Tomorrow I’ll need to get up early for the meeting, what with the time zone change, then I’ll head back over to the United terminal and be out of here less than 24 hours after arriving. Too bad Gail couldn’t come. Three years ago, she joined me. I must have written about it at the time. We came on a Friday, stayed two nights in the Loop, visited the Art Institute and other favorite places, then headed back out to O’Hare Sunday afternoon. Oh, and we saw Lang Lang at Orchestra Hall. Yes, I know I wrote about that. Two years ago she was here too, but only because we timed our return from France and Italy to coincide with the meeting, allowing me to fit it in as part of that trip rather than going to Seattle only to have to head back east a couple of days later. Last year she had her own trip at the same time. This year, um, I don’t know. Gail, why aren’t you here? She did point out this morning that she’s not that in love with hanging out at O’Hare and eating at Andiamo. That must be the reason.
Maybe next year though. That would be fun.
I thought I was done, but one more thing. There’s this great column in the NYT that I rarely remember to read — The Haggler. A couple of weeks ago, in it, David Segal made a plea for hotel room doors that don’t slam.
During a recent visit to the Omni Shoreham in Washington, the Haggler was awakened by the blast of a neighbor leaving his room at 6 a.m. And the racket never ceased, because at hotels — surprise! — people enter and exit rooms throughout the day and night.

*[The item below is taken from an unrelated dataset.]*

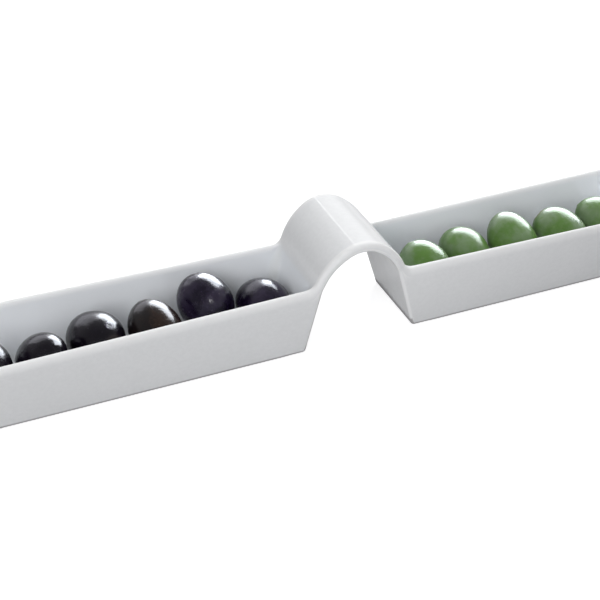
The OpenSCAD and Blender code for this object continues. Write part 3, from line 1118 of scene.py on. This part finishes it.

A bit of research shows that hotel doors slam shut in part because they’re cheap to install and in part because of liability concerns. Owners worry that the doors won’t fully close, which could lead to thefts and other crimes, which could lead to lawsuits.
But, obviously, a mechanism exists that closes a door fully and quietly. The Haggler encountered it this summer at the Hyatt Regency in Albuquerque. The question is why these mechanisms aren’t far more common.
Amen to that. I gotta tell ya, the O’Hare Hilton is ground zero for hotel door slamming.